What you want is the middle path. Human, but not intrusive. Honest, but not bleak. Specific, but not needy.
You want to speak to the emotion without mentioning the emotion. It’s an odd trick, but it works remarkably well.
For example, rather than saying, ‘Avoid blame from leadership’, you could say: ‘Delivers clear audit trails that remove ambiguity during executive reviews.’ Same emotional driver. Different framing. One is uncomfortable; the other is professional.
Messaging is translation, not confession.
The Hidden Wins When You Narrow the Gap
When you successfully target actual drivers, three things happen:
- Leads qualify themselves faster.
They recognize themselves in the subtext. - Sales cycles shorten.
You reduce the time spent clarifying the real needs behind the polite ones. - Pricing sensitivity drops.
Untold fears outrank line-item costs every day of the week.
A message that addresses the unspoken is always valued higher than a message that simply lists features.
Your product becomes a decision the buyer can defend, not just desire.
You Need Better Customer Intel
Surveys reveal what people believe they should say—not truth
The Hardest Part: You Need Better Customer Intel
You can’t write to unspoken drivers unless you know what they are. And no amount of surveys will tell you. Surveys reveal what people believe they should be saying.
The real intel comes from:
- Post-loss analysis. Buyers are brutally honest after rejecting you.
- Gong/Chorus recordings where prospects drop their guard in minute 38.
- Conversations with customer support. They know where the real fires burn.
- Observing internal Slack debates shared by friendly customer champions.
- Shadowing onboarding calls where the operational skeletons fall out.
You need to spot the patterns in these unguarded moments. That’s where the gold sits. Everything else is theater.
When You Finally Start Messaging to Reality
Something curious happens when your messaging aligns with the unspoken world: prospects begin volunteering more truth. They open up earlier. They tell you what’s actually blocking them. They treat you as someone who gets it, rather than as someone waiting to pitch features at them.

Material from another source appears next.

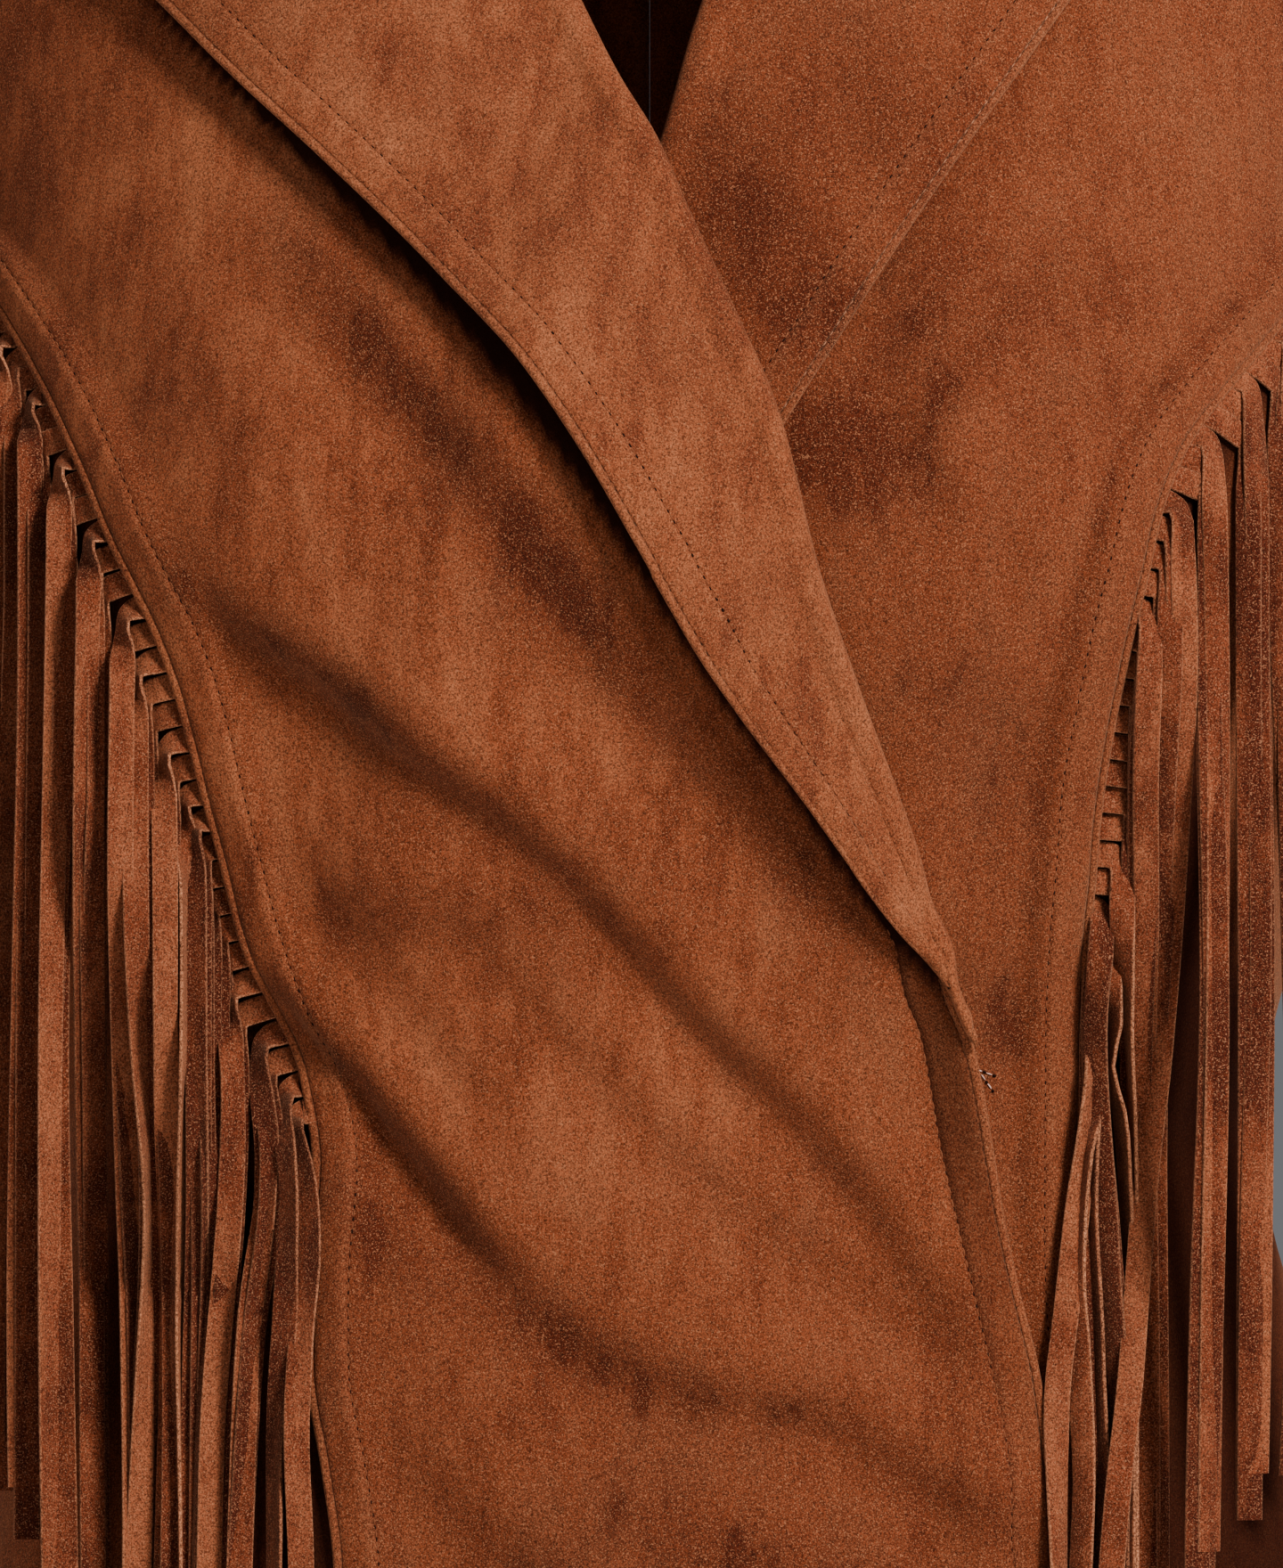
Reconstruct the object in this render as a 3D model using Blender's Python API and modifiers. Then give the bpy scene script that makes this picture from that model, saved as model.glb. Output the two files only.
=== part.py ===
"""Fringed buckskin jacket, as worn: an open, hollow garment of cloth panels.

Tables and constants are in millimetres and become metres when a mesh is made. +Z is up, the jacket faces
-Y and the wearer's left is +X. The origin is midway between the two points where the shoulder seams meet
the neck. Side is -1 for the wearer's right and +1 for the wearer's left.
"""

import bpy
import numpy as np
from mathutils.bvhtree import BVHTree

MM = 0.001

# Cloth
CLOTH = 1.6  # wall of the body panels and the sleeves
FACED = 2.0  # wall of the lapels and the collar, which are faced
SEAM = 0.4  # between two pieces sewn edge to edge
PLY = 1.0  # between two pieces that lie on each other

# Shape of the cut
HEM_Z = -600.0
NECK_X, TIP_X, TIP_Z = 72.0, 195.0, -45.0  # ends of the shoulder seam
BACK_NECK_DROP = 14.0
ARM_Y, ARM_Z, ARM_HIGH = 2.0, -128.5, 83.5  # middle and half height of the armhole
ARM_FRONT, ARM_BACK = 62.0, 58.0  # half width of the armhole, before and behind its middle
PRINCESS_Z = -187.0  # where the princess seam leaves the armhole
BUST = 0.055  # how much the bust stands out, as a share of the front's depth
LAP = 6.0  # how far the side front reaches under the front's seam edge
SEAM_RISE = 2.6  # how far the front's seam edge stands up over the side front
BAND, BAND_END = 11.0, 22.0  # the raised seam edge, and where its rise has died away

# Rows of points down a panel above and below the armhole's lowest point, and along the side front's top
HIGH_ROWS, LOW_ROWS, UNDERARM_STEPS = 10, 16, 7

# Fringe
PITCH, STRAND_WIDE, STRAND_THICK = 6.4, 5.2, 1.2
STRAND_LONG = 255.0
LAYERS, LAYER = 4, 2.3  # layers of strands, and the depth from one to the next
REACH, LEAST_STEP = 9.5, 1.6  # from the seam to a hanging strand, and from one hanging strand to the next
STRIP_OFF = CLOTH + 0.9 + STRAND_THICK / 2  # from the body to the middle of the strip
STRIP_GAP, STRIP_WIDE = 0.9, 3.4
FRINGE_TOP, FRINGE_END = -212.0, -402.0

# Body rings: depth below the origin, half width, front depth, back depth, squareness
BODY = np.array(
    [
        (-12, 40, 46, 58, 2.0),
        (0, 72, 62, 72, 2.0),
        (15, 113, 78, 86, 1.85),
        (30, 154, 88, 96, 1.75),
        (45, 195, 94, 103, 1.75),
        (80, 192, 101, 110, 1.95),
        (130, 179, 111, 115, 2.2),
        (215, 168, 127, 112, 2.4),
        (265, 170, 134, 108, 2.4),
        (340, 155, 121, 101, 2.35),
        (405, 142, 108, 96, 2.35),
        (470, 156, 113, 108, 2.35),
        (560, 178, 122, 122, 2.3),
        (600, 186, 126, 128, 2.3),
    ],
    float,
)

# Front edges: depth below the origin, distance to the wearer's left of the middle. The first rows are the
# neck and the roll line, the last are the free front edge.
EDGE_RIGHT = np.array(
    [
        (0, -72), (8, -70.5), (15, -69), (27, -65.5), (50, -58), (75, -48.5), (100, -38.5), (124, -27.5),
        (148.6, -16), (169.6, -6), (182.8, 1.8), (197, 8), (221, 18.8), (245, 29), (277, 37.6), (304.6, 47),
        (330, 56.2), (353.6, 63.5), (368.6, 66), (379.6, 69.8), (408.6, 74.4), (438, 80.2), (461.4, 86),
        (479, 88.4), (500.6, 90.2), (560, 97), (600, 101),
    ],
    float,
)
EDGE_LEFT = np.array(
    [
        (0, 72), (8, 70.5), (15, 69), (27, 65.5), (50, 56.5), (75, 46), (100, 35), (124, 24), (148.6, 12),
        (182.8, 1.6), (205, -8), (235, -20), (265, -31), (300, -40), (330, -46), (352, -50), (400, -52),
        (470, -54), (560, -58), (600, -62),
    ],
    float,
)

# Princess seams: depth below the origin, distance from the middle
PRINCESS_RIGHT = np.array(
    [
        (187, 165), (200, 157), (216, 147), (238, 134.5), (255, 126.5), (272.4, 119.2), (288, 112.2),
        (304.6, 106.4), (338.6, 96.8), (358.8, 91.5), (374.8, 85.5), (391.6, 79.5), (414.8, 75.5),
        (440, 76.3), (457, 76.3), (480, 73), (500.6, 70.2), (560, 67.5), (600, 68),
    ],
    float,
)
PRINCESS_LEFT = np.array(
    [
        (187, 165), (200, 156.5), (216, 145), (235, 129.5), (250, 119), (263, 113.4), (276, 110.2),
        (291, 106.8), (309, 103.6), (324, 101), (344, 99.2), (361, 98), (390, 97.2), (405, 97), (440, 97.6),
        (470, 99), (500, 101.5), (560, 108), (600, 113),
    ],
    float,
)

# Lapels: depth of the roll line, then the outer edge across from it (sideways, depth), then how far that
# edge stands off the front
LAPEL_RIGHT = np.array(
    [
        (27, -136, 117, 4), (50, -127.5, 127, 6), (75, -117, 139, 8), (100, -104, 153, 10),
        (124, -90, 168, 11), (148.6, -72, 186, 12), (182.8, -50, 209, 12), (209, -32.5, 229.5, 12),
        (232.6, -16, 252, 11), (257.6, -2, 273, 10), (292, 15.6, 301, 8), (318.6, 34, 326.6, 6),
        (342, 50, 350, 4), (353.6, 56.8, 358.2, 3),
    ],
    float,
)
LAPEL_LEFT = np.array(
    [
        (27, 120, 110, 4), (50, 111.5, 121, 4.5), (75, 102, 135, 5), (100, 92.4, 148.6, 5),
        (124, 83, 162.6, 5), (148.6, 70, 182, 4.5), (183, 53, 208, 3.5), (209, 38, 232, 1),
        (232.6, 24, 254, 0.2), (257.6, 10, 276, 0), (292, -8, 303, 0), (318, -27, 326, 0),
        (338, -38.5, 343, 0),
    ],
    float,
)

# Collar's outer edge, from the notch to the middle of the back: share of the way round the neck, then a
# point near the edge (sideways, back, up), then the height of the stand there
NOTCH = 0.58  # along the gorge, from the roll line to the lapel's point
COLLAR = np.array(
    [
        (0.10, 140, -60, -64, 5), (0.22, 141, -32, -42, 15), (0.36, 130, 6, -22, 23), (0.50, 119, 50, -27, 27),
        (0.65, 95, 82, -36, 29), (0.82, 52, 102, -44, 30), (1.00, 0, 109, -48, 30),
    ],
    float,
)

# Sleeve rings down the arm: sideways, forward and down to the middle, half width, half depth
ARM = np.array(
    [
        (241, -4, -236, 57, 64), (257, -4, -305, 54, 61), (272, -5, -375, 51, 57), (286, -9, -440, 49, 54),
        (298, -16, -505, 47, 51), (308, -25, -568, 45, 48), (316, -35, -630, 44, 46),
    ],
    float,
)
ARM_HOLE_SHIFT = 1.4  # from the armhole's edge to the middle of the sleeve's wall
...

Your messaging becomes a kind of conversational permission slip.
‘Oh, they understand the real pressure I’m under. I can say the quiet part.’
That honesty is worth more than any optimization trick. That honesty closes deals while your competitors keep guessing.
And once you see the gap, you can’t unsee it.
Wrap-up or TL;DR
The big takeaway is simple: stated buying drivers are respectable but incomplete. Actual buying drivers are emotional, political, reputational, and often slightly chaotic. When you message only to the polite narrative, you sound fine but forgettable. When you message to the real one, buyers feel seen and understood in a way they rarely experience. And that’s where seven-figure deals come from.
If you want to sharpen this for your own ICP, build a tiny habit: listen for what buyers never say directly, and treat that as the real brief.
Want to get ahead? Try mapping your own messaging gap across your pipeline and see which truths you’ve been politely ignoring.